# Input for this task
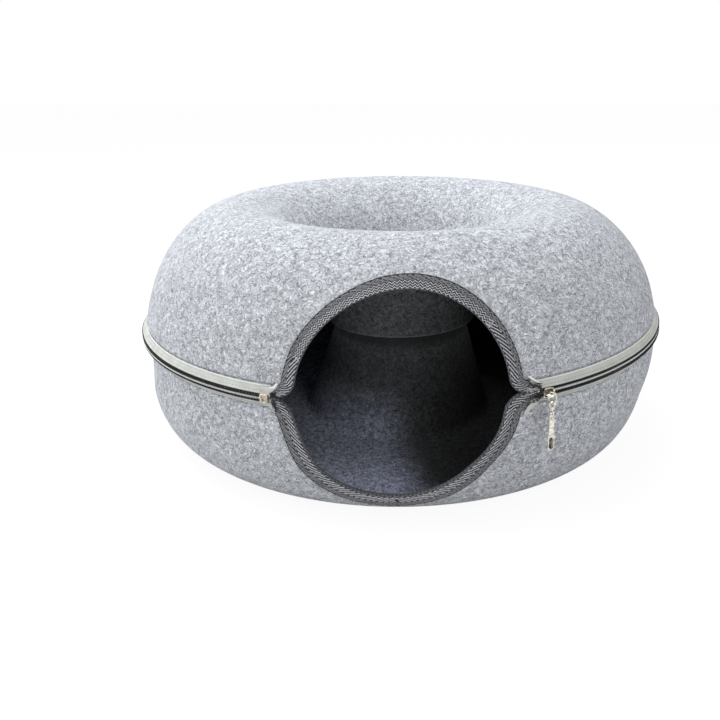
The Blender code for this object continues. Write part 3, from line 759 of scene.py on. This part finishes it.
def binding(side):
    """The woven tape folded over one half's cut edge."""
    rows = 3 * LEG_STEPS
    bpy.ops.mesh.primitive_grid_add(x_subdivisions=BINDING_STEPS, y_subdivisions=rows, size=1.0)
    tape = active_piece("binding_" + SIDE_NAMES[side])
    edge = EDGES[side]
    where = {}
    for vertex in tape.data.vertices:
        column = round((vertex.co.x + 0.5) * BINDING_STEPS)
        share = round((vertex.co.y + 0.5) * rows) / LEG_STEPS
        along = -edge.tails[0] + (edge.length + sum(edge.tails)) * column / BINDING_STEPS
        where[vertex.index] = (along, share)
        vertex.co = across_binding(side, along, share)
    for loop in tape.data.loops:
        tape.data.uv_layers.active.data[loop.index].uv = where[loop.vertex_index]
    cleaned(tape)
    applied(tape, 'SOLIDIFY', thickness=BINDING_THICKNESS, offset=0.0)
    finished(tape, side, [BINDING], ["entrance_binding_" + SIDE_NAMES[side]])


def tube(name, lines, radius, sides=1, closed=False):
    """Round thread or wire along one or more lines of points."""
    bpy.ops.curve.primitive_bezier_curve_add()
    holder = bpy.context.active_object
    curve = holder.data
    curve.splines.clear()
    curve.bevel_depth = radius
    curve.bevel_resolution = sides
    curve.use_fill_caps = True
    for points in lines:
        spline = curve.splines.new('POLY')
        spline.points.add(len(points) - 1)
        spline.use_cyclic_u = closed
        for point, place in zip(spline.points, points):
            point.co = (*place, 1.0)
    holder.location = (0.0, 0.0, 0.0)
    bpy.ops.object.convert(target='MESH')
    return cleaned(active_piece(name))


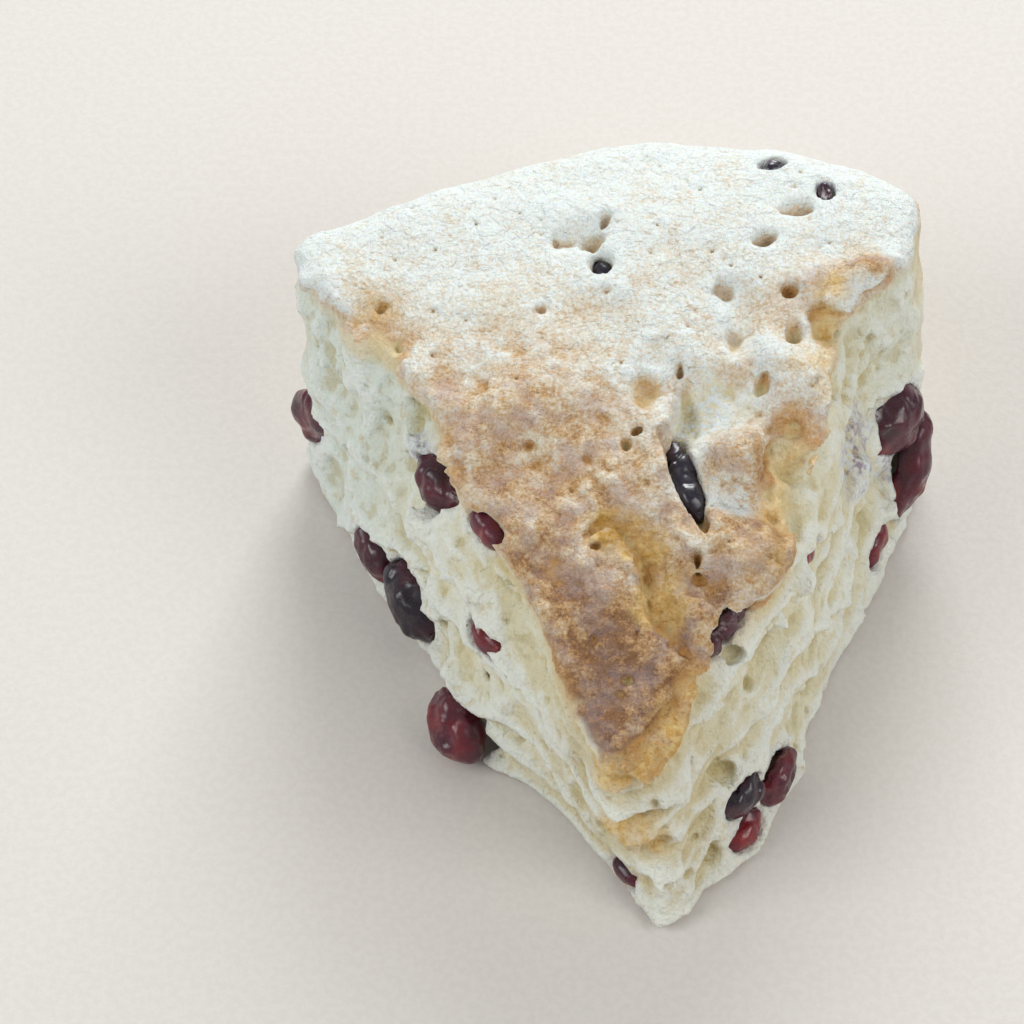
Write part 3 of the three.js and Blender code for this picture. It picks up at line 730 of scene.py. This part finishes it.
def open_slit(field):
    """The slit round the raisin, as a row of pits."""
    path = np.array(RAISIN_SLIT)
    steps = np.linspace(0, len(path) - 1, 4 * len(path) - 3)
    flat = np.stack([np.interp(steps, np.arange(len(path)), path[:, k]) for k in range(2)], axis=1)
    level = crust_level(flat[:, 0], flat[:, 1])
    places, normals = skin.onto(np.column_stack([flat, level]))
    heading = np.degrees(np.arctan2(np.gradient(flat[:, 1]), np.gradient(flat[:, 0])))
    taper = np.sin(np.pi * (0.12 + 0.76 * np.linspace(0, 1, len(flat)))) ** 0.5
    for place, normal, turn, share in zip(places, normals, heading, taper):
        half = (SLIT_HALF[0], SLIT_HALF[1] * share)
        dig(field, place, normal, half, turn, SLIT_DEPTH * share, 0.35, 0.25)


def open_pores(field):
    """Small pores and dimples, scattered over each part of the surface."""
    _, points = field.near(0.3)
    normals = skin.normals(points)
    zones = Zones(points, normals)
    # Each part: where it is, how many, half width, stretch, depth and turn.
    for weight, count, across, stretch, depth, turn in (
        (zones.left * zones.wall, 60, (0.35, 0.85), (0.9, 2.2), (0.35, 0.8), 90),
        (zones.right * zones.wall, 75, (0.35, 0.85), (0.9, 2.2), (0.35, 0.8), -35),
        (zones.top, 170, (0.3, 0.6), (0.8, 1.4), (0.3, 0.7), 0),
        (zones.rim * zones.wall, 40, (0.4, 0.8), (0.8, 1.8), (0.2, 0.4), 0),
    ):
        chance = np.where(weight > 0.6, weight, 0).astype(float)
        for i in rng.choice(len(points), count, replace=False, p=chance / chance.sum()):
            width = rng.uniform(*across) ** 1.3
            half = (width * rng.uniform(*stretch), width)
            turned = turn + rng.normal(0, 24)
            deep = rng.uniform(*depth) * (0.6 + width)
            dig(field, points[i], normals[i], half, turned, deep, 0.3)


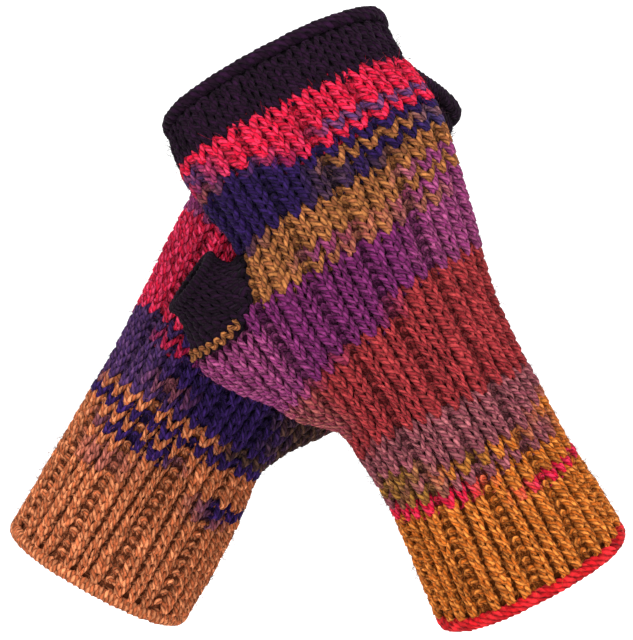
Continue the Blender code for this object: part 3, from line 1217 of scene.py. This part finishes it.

# Task description
Write out every line of the material again, exactly as it reads.

# Correct response
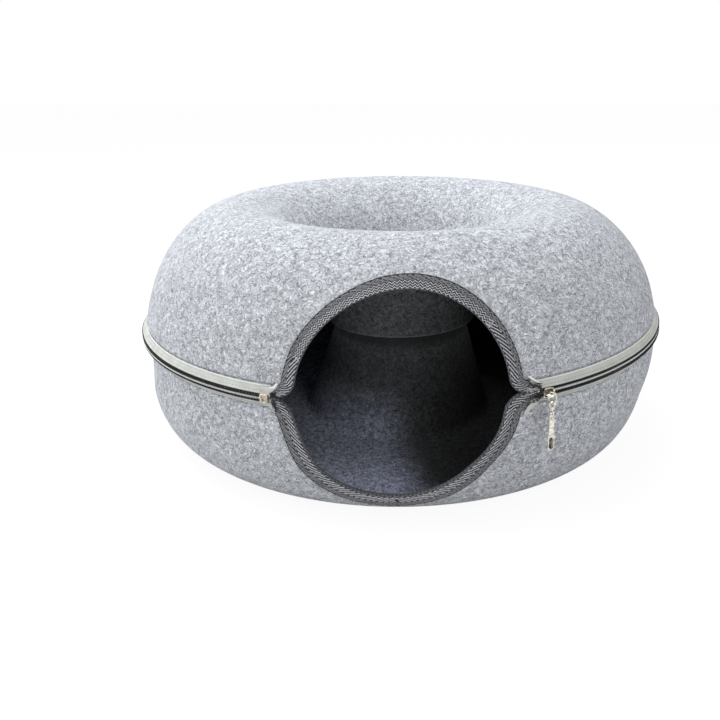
The Blender code for this object continues. Write part 3, from line 759 of scene.py on. This part finishes it.
def binding(side):
    """The woven tape folded over one half's cut edge."""
    rows = 3 * LEG_STEPS
    bpy.ops.mesh.primitive_grid_add(x_subdivisions=BINDING_STEPS, y_subdivisions=rows, size=1.0)
    tape = active_piece("binding_" + SIDE_NAMES[side])
    edge = EDGES[side]
    where = {}
    for vertex in tape.data.vertices:
        column = round((vertex.co.x + 0.5) * BINDING_STEPS)
        share = round((vertex.co.y + 0.5) * rows) / LEG_STEPS
        along = -edge.tails[0] + (edge.length + sum(edge.tails)) * column / BINDING_STEPS
        where[vertex.index] = (along, share)
        vertex.co = across_binding(side, along, share)
    for loop in tape.data.loops:
        tape.data.uv_layers.active.data[loop.index].uv = where[loop.vertex_index]
    cleaned(tape)
    applied(tape, 'SOLIDIFY', thickness=BINDING_THICKNESS, offset=0.0)
    finished(tape, side, [BINDING], ["entrance_binding_" + SIDE_NAMES[side]])


def tube(name, lines, radius, sides=1, closed=False):
    """Round thread or wire along one or more lines of points."""
    bpy.ops.curve.primitive_bezier_curve_add()
    holder = bpy.context.active_object
    curve = holder.data
    curve.splines.clear()
    curve.bevel_depth = radius
    curve.bevel_resolution = sides
    curve.use_fill_caps = True
    for points in lines:
        spline = curve.splines.new('POLY')
        spline.points.add(len(points) - 1)
        spline.use_cyclic_u = closed
        for point, place in zip(spline.points, points):
            point.co = (*place, 1.0)
    holder.location = (0.0, 0.0, 0.0)
    bpy.ops.object.convert(target='MESH')
    return cleaned(active_piece(name))


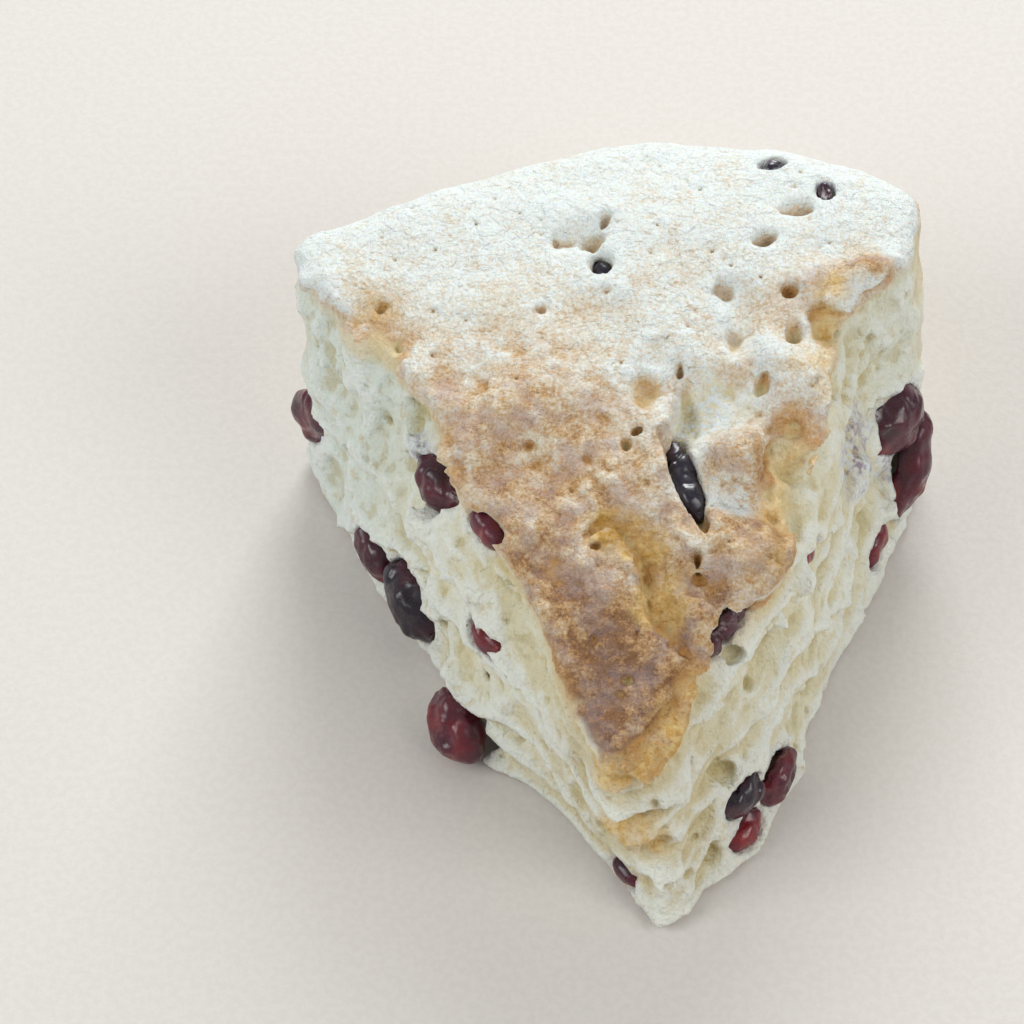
Write part 3 of the three.js and Blender code for this picture. It picks up at line 730 of scene.py. This part finishes it.
def open_slit(field):
    """The slit round the raisin, as a row of pits."""
    path = np.array(RAISIN_SLIT)
    steps = np.linspace(0, len(path) - 1, 4 * len(path) - 3)
    flat = np.stack([np.interp(steps, np.arange(len(path)), path[:, k]) for k in range(2)], axis=1)
    level = crust_level(flat[:, 0], flat[:, 1])
    places, normals = skin.onto(np.column_stack([flat, level]))
    heading = np.degrees(np.arctan2(np.gradient(flat[:, 1]), np.gradient(flat[:, 0])))
    taper = np.sin(np.pi * (0.12 + 0.76 * np.linspace(0, 1, len(flat)))) ** 0.5
    for place, normal, turn, share in zip(places, normals, heading, taper):
        half = (SLIT_HALF[0], SLIT_HALF[1] * share)
        dig(field, place, normal, half, turn, SLIT_DEPTH * share, 0.35, 0.25)


def open_pores(field):
    """Small pores and dimples, scattered over each part of the surface."""
    _, points = field.near(0.3)
    normals = skin.normals(points)
    zones = Zones(points, normals)
    # Each part: where it is, how many, half width, stretch, depth and turn.
    for weight, count, across, stretch, depth, turn in (
        (zones.left * zones.wall, 60, (0.35, 0.85), (0.9, 2.2), (0.35, 0.8), 90),
        (zones.right * zones.wall, 75, (0.35, 0.85), (0.9, 2.2), (0.35, 0.8), -35),
        (zones.top, 170, (0.3, 0.6), (0.8, 1.4), (0.3, 0.7), 0),
        (zones.rim * zones.wall, 40, (0.4, 0.8), (0.8, 1.8), (0.2, 0.4), 0),
    ):
        chance = np.where(weight > 0.6, weight, 0).astype(float)
        for i in rng.choice(len(points), count, replace=False, p=chance / chance.sum()):
            width = rng.uniform(*across) ** 1.3
            half = (width * rng.uniform(*stretch), width)
            turned = turn + rng.normal(0, 24)
            deep = rng.uniform(*depth) * (0.6 + width)
            dig(field, points[i], normals[i], half, turned, deep, 0.3)


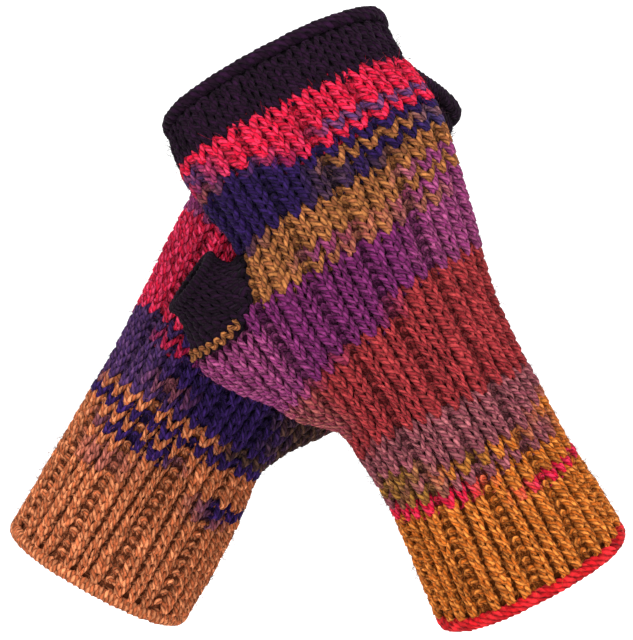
Continue the Blender code for this object: part 3, from line 1217 of scene.py. This part finishes it.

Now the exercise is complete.